Meeting you was never an option nor a choice, it just happened. Well, I guess, every meetings are like that. The difference is that, for just a short period of knowing you, I immediately put my guards down and let you in. Maybe I was naive, maybe I was too trusting, maybe I was swept away or maybe I got under your spell? The latter is ridiculous. Why? if that was the reason why I let you in so easily then you should still be with me when in contrary, you are now on your own living and being with someone else.
Please know that I am no longer mad at you. Honestly, I cannot think of the very reason why I got so mad at you before. I'm sorry. It must be hard for you to receive a lot of lash outs when you do not know why I acted like that in the first place. I didn't know too. I just felt lashing out on you; I'm sorry, you don't deserve that.
Putting you out of my life was a very hard pill to swallow. I've had all my firsts with you that I will all take to my grave. You made me happy, loved, pampered but never contented. You were great at filling me with love but that's all. I might be wicked or mad for saying this but one cannot live on love alone. Love is essential, it's true, but in this fast paced world we live in, the world where struggle and hardships are abundant, love is not enough. At the end of the day, you want to go home to the person who's willing to hear you out and understand the way that you are. You want to be heard and understood. I wouldn't scrap out the times you lent me an ear, however I am itching to do so as you also whipped me with words I never expected that will come from your mouth. I shared my dreams but you subtly crushed them. This made me uncontented with your company.
Months and weeks, our relationship was on the rocks. I'm not sure if you felt it though. But that tragedy led me to something I am thankful for today, maybe forever. It opened a door to someone I've been setting aside long before I met you. I'm not sure if other people will see this as infidelity since this happened when we're still together. You're right, I got attracted to someone. Truth is, I loved someone more that I loved you while we're together. This might be the greatest crime that I have committed in my life but if this is the key to happiness and contentment that I have been searching for, then I'd be happy to be a culprit. He was there when you weren't. He listened to me without me being judged. He gave me attention even though I am not asking for one. He gave me what you cannot give me. I loved someone else and I still do until this very moment that I am typing this letter. Having this change of heart made that pill a lot easier to swallow.

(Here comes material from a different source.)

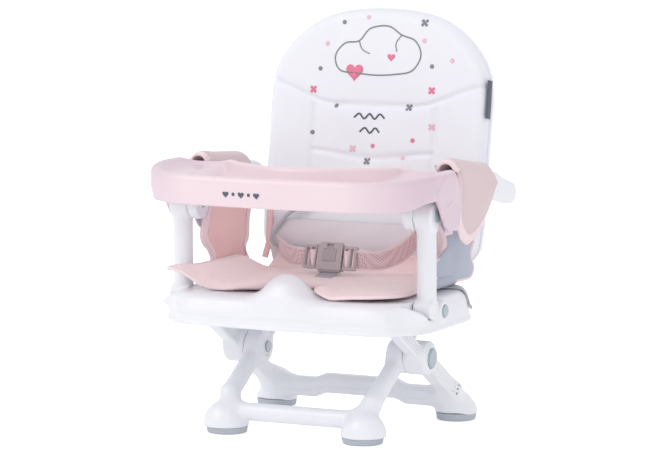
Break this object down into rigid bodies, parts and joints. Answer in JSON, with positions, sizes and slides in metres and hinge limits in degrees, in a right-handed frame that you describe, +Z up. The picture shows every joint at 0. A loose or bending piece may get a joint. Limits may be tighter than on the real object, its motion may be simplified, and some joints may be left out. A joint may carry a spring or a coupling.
{
  "type": "booster seat",
  "caption": "Folding child booster seat with scissor legs, a pink tray on folding arms, a padded back, a soft cushion and a lap belt with a snap buckle.",
  "frame": {"origin": "on the floor under the middle of the seat, at the centre of the overall box", "axes": "+X to the viewer's right, -Y the way the seat faces, +Z up"},
  "size_m": [0.428, 0.432, 0.5761],
  "materials": {
    "white_plastic": "satin",
    "pink_plastic": "satin",
    "pink_fabric": "woven",
    "grey_fabric": "woven",
    "white_fabric": "coated cloth",
    "buckle_plastic": "matte",
    "cap_plastic": "matte",
    "steel": "brushed",
    "grey_rubber": "matte"
  },
  "bodies": {
    "seat": {"seat_base": "white_plastic", "seat_cushion": "pink_fabric", "side_panel_left": "grey_fabric", "side_panel_right": "grey_fabric", "crotch_strap": "grey_fabric", "buckle_body": "buckle_plastic", "belt_adjuster_left": "buckle_plastic", "belt_adjuster_right": "buckle_plastic", "waist_belt_left": "pink_fabric", "waist_belt_right": "pink_fabric", "chair_strap_left": "grey_fabric", "chair_strap_right": "grey_fabric", "back_skirt": "white_fabric", "back_hinge_pin_left": "steel", "back_hinge_pin_right": "steel", "post_lower_pin_left": "cap_plastic", "post_lower_pin_right": "cap_plastic", "leg_pivot_pin_left": "steel", "leg_pivot_pin_right": "steel"},
    "buckle_button": {"buckle_button": "buckle_plastic"},
    "back": {"back_shell": "white_plastic", "back_pad": "white_fabric", "back_stud_left": "steel", "back_stud_right": "steel", "side_label": "white_fabric"},
    "posts": {"post_left": "white_plastic", "post_right": "white_plastic", "post_upper_pin_left": "cap_plastic", "post_upper_pin_right": "cap_plastic"},
    "post_lock_left": {"post_lock_left": "cap_plastic"},
    "post_lock_right": {"post_lock_right": "cap_plastic"},
    "armrests": {"armrest_left": "white_plastic", "armrest_right": "white_plastic", "armrest_flap_left": "pink_fabric", "armrest_flap_right": "pink_fabric"},
    "tray": {"tray": "pink_plastic", "tray_liner": "pink_plastic"},
    "tray_latch_left": {"tray_latch_left": "pink_plastic"},
    "tray_latch_right": {"tray_latch_right": "pink_plastic"},
    "rear_legs": {"rear_leg_frame": "white_plastic", "hub_bolt_left": "steel", "hub_bolt_right": "steel", "rear_foot_left": "white_plastic", "rear_foot_right": "white_plastic", "rear_sole_left": "grey_rubber", "rear_sole_right": "grey_rubber"},
    "front_legs": {"front_leg_frame": "white_plastic", "hub_spring_left": "steel", "hub_spring_right": "steel", "slide_roller_left": "steel", "slide_roller_right": "steel", "front_foot_left": "white_plastic", "front_foot_right": "white_plastic", "front_sole_left": "grey_rubber", "front_sole_right": "grey_rubber"},
    "hub_button_left": {"hub_button_left": "cap_plastic"},
    "hub_button_right": {"hub_button_right": "cap_plastic"}
  },
  "joints": [
    {"name": "back_fold", "type": "hinge", "parent": "seat", "child": "back", "pos_m": [0, 0.124, 0.198], "axis": [1, 0, 0], "range_deg": [0, 62], "deforming": ["side_panel_left", "side_panel_right", "waist_belt_left", "waist_belt_right", "back_skirt"]},
    {"name": "post_fold", "type": "hinge", "parent": "seat", "child": "posts", "pos_m": [0, -0.091, 0.186], "axis": [1, 0, 0], "range_deg": [0, 62]},
    {"name": "armrest_fold", "type": "hinge", "parent": "posts", "child": "armrests", "pos_m": [0, -0.086, 0.313], "axis": [1, 0, 0], "range_deg": [-62, 0]},
    {"name": "tray_slide", "type": "slide", "parent": "armrests", "child": "tray", "axis": [0, -1, 0], "range_m": [0, 0.07]},
    {"name": "tray_latch_left_squeeze", "type": "hinge", "parent": "tray", "child": "tray_latch_left", "pos_m": [-0.208, -0.061, 0.317], "axis": [0, -1, 0], "range_deg": [0, 7]},
    {"name": "tray_latch_right_squeeze", "type": "hinge", "parent": "tray", "child": "tray_latch_right", "pos_m": [0.208, -0.061, 0.317], "axis": [0, 1, 0], "range_deg": [0, 7]},
    {"name": "post_lock_left_press", "type": "slide", "parent": "seat", "child": "post_lock_left", "axis": [1, 0, 0], "range_m": [0, 0.002]},
    {"name": "post_lock_right_press", "type": "slide", "parent": "seat", "child": "post_lock_right", "axis": [-1, 0, 0], "range_m": [0, 0.002]},
    {"name": "buckle_button_press", "type": "slide", "parent": "seat", "child": "buckle_button", "axis": [0, 0.9511, -0.309], "range_m": [0, 0.002]},
    {"name": "rear_leg_fold", "type": "hinge", "parent": "seat", "child": "rear_legs", "pos_m": [0, -0.10046, 0.162], "axis": [1, 0, 0], "range_deg": [0, 21]},
    {"name": "front_leg_fold", "type": "hinge", "parent": "rear_legs", "child": "front_legs", "pos_m": [0, -0.0056, 0.105], "axis": [1, 0, 0], "range_deg": [-42, 0]},
    {"name": "hub_button_left_press", "type": "slide", "parent": "rear_legs", "child": "hub_button_left", "axis": [1, 0, 0], "range_m": [0, 0.004]},
    {"name": "hub_button_right_press", "type": "slide", "parent": "rear_legs", "child": "hub_button_right", "axis": [-1, 0, 0], "range_m": [0, 0.004]}
  ],
  "couplings": [
    {"joint": "post_fold", "follows": "back_fold", "ratio": 1},
    {"joint": "armrest_fold", "follows": "back_fold", "ratio": -1},
    {"joint": "front_leg_fold", "follows": "rear_leg_fold", "ratio": -2}
  ]
}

You cried for me. I saw the pain in your eyes whenever you try to earn me back. I was ready to give in again, to give you another chance. But whenever I go back, I get so afraid. I am so afraid of you that I want to get off you as far as possible. Then again, my heart will melt the moment I see you shed tears.
We are hurting each other which is why I set you free. We are both caged in our own selfish idealism and perspective that we thought would help each other grow and prosper. Even though it hurts so bad and you may not even understand it until now but this is the best for the both of us.

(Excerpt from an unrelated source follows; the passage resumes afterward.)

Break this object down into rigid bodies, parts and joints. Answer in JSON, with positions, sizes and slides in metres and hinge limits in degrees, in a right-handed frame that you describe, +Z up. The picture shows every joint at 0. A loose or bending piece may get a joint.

I can see that you are better and happier with her. I am contented with that. Seeing you smile and laugh once again makes me feel alive and tells me that I made the right choice. I just wish that you have realized all the mistakes (both admitted and not) you made and create it as your fuel to change and be the better man for her. There's no perfect relationship but there is such a thing as compromise and tolerance. I also wish that all of the things that you wanted from me, all the things that you wished were me, you found in her.
I am not holding any grudges for you anymore. I just wish that you find it in your heart to see the beauty in our ending.
I'm sorry for hurting you but I am not sorry for setting you free.